How do you set goals and plan in uncertain times?

There is no doubt that we’re all going into 2021 feeling pretty uncertain. After the global pandemic literally threw all our plans to the wind last year, it feels challenging to write anything down in terms of goals for 2021.

This season of your life probably isn’t helping either. Whether you’re trying to conceive (and can’t guarantee or predict anything), or are pregnant (and at the whim of your hormones and baby at this point), or you’re a mother who has to go with the flow (or will of other small beings), planning anything can feel super challenging.

I think this is one of the reasons why we feel a bit lost in this time of our lives. It’s a season of massive change and without any direction it can feel like we’re just drifting and not really going anywhere.

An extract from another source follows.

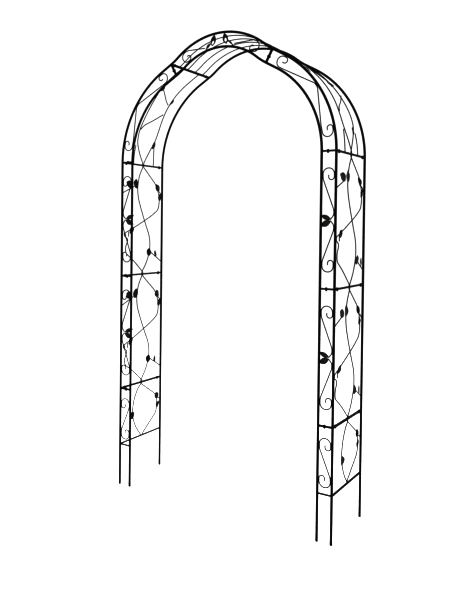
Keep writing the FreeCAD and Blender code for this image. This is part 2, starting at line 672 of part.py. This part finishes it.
crown_scrolls = []
for side in SIDES.values():
    crown_scrolls.append(front_wire(crown_place, side, CROWN_SCROLL, CROWN_RADII))
    crown_scrolls.append(front_wire(crown_place, side, CROWN_STAY, STAY_RADII))
    scroll_leaves.append(front_leaf(crown_place, side, *CROWN_LEAF))
    scroll_leaves.append(open_leaf(crown_place, side, *CROWN_OPEN_LEAF))
rails = []
for share in RAIL_SHARES:
    rail = round_bar(crown_path(0.0, BAR_T), VINE_R)
    rail.translate(Vector(0, FRONT_Y + share * DEPTH, 0))
    rails.append(rail)
add_ornament("crown", crown_scrolls, rails)
NODES.append(add_feature("scroll_leaves", scroll_leaves))
NODES.append(add_feature("vine_leaves", vine_leaves))


# ---- check and export ----------------------------------------------------------------------
doc.recompute()
for item in doc.Objects:
    if "Invalid" in item.State or "Error" in item.State:
        raise RuntimeError(f"{item.Name} failed: {item.State}")
os.makedirs("parts", exist_ok=True)
for node in NODES:
    if node.Shape.isNull() or not node.Shape.isValid():
        raise RuntimeError(f"{node.Label} has a bad shape")
    node.Shape.exportStep(f"parts/{node.Label}.step")
print(len(NODES), "nodes,", sum(len(node.Shape.Solids) for node in NODES), "solids")
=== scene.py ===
import bmesh
import bpy
import numpy as np
from mathutils import Matrix, Vector


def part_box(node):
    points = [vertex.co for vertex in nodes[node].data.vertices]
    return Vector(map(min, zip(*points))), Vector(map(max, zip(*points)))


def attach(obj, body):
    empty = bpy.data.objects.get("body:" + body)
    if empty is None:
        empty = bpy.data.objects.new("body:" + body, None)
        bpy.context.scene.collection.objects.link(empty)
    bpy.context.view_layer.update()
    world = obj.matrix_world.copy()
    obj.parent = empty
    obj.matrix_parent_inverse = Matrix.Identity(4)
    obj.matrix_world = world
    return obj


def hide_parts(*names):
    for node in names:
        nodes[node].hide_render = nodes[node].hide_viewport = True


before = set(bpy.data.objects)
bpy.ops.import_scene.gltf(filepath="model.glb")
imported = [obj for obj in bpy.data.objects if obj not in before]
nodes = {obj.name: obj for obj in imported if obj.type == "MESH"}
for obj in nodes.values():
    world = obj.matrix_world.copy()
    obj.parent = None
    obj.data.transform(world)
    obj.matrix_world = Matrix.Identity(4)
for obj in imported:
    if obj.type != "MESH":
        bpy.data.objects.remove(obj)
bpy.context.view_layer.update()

# ---- Tubes ------------------------------------------------------------------------------
# Twenty-seven lengths of thin round steel tube, cut, bent on a roller and plugged into each
# other, carry the whole arch. They are dusted with black polyester powder after welding and
# baked, so the coat is even, satin and very slightly dimpled.

# Cycles to the metre: clouds of about 70 mm in the film and grit of about 4 mm in the dust.
CLOUD_SCALE, GRIT_SCALE = 14.0, 260.0
PAINT_SPECULAR = 0.16
DUST_COLOUR = "#6f6a60"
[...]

In my experience, planning and goal setting is very helpful to dispel this lost feeling BUT you have to make sure you don’t do it in a way that just sets you up for failure. So let’s talk about how you actually do that. Read on or scroll to the end to watch the video.

plan in uncertain times

How do you plan in uncertain times?

1. Get clear on what you can and can’t control

In the past I’ve been guilty of setting goals that involve outcomes I have zero control over. As you can probably guess, it didn’t end well.

Things you can’t control = when you’ll fall pregnant, when your baby will arrive, what your baby will be like when he/she arrives, how your body will hold weight, how much sleep you’ll get with a new baby, how your partner will act once a baby arrives.

If you set goals around things that are completely out of your hands you’ll end the year feeling disheartened and like you haven’t succeeded in any area.

Things you can control = how you look after yourself, how you organise your time to make yourself happy, how you communicate your needs, how you fuel your body to feel the best you can, how you move your body to be in your best health.

Setting goals that are within your control means you at least have a chance of meeting them.

2. Focus on how you want to feel

Achievement based goals can feel really overwhelming when you’re in an uncertain season of life. Goals are meant to feel motivating, but they often have the opposite effect when you don’t have stable routine to work from.

If you find this to be true, I recommend creating FEELING based goals instead. Danielle Laporte’s work is based around this and I highly recommend checking her out if this is something that resonates with you.

For example, let’s say you’re a new Mum who is feeling resentful that you don’t have time for yourself. Perhaps you’re struggling to remember who you are now that you’ve got kids and you want to set a goal to rediscover who YOU are.

Now that is a really big fucking goal. “Find my life purpose” is pretty big. (In fact I have a sneaking suspicion that many of us will still be doing this at 90). It feels too overwhelming.

However, if instead you focused on how you wanted to feel. Eg. Rested, expansive, accomplished, connected. You’d have a better chance of getting there (and probably a better idea of how to get there as well).

If your goal is to feel connected you might schedule some time to yourself, book a babysitter, organise a play date swap with a friend. You might also take up activities that help you feel connected to yourself – journalling, meditation, quiet time alone.

And as a bonus these seemingly small baby steps ARE probably stepping you closer to feeling like YOU again, but they are much less overwhelming than the previously ‘achievement’ focused goal.

3. Let yourself dream big (but plan small)

I think there is a tendency when life feels uncertain to play it small. To not allow yourself to dream big, for fear of feeling disappointed when said intended goal doesn’t happen. But I think it’s really important to keep dreaming big even when your goal feels impossible.

Our brains can’t create a reality that they can’t imagine or see (with the exception of the few big impossible dreamers out there). Most of us though, can’t even imagine something we haven’t encountered before. So we end up moving towards things that feel familiar and possible, even if it feels like a bit of a challenge, instead of dreaming bigger or different or impossible.

But for the last four years I’ve been challenging myself to write goals that feel impossible to me at the time. I’ve done this through my own personal journalling but also here on the blog.

Each time I put my goals out there they felt scary. I don’t like feeling the shame of possibly not achieving them, but I knew if my brain was ever going to get to work on them I had to at least write them down.

On that list has included;

Publishing a book.

Preparing my body to be healthy enough to carry another baby (after 3 losses)

Growing this online business to reach women all around the world.

None of these things would have happened if I didn’t let myself dream outside what I thought was possible for me. (As a SIDE note, none of them happened when I THOUGHT they should happen. We have no control over the ‘when’, but we can continue letting them be a possibility by visualising them)

Are you ready to start planning your year? I’d love to know what your big seemingly impossible goals are for 2021?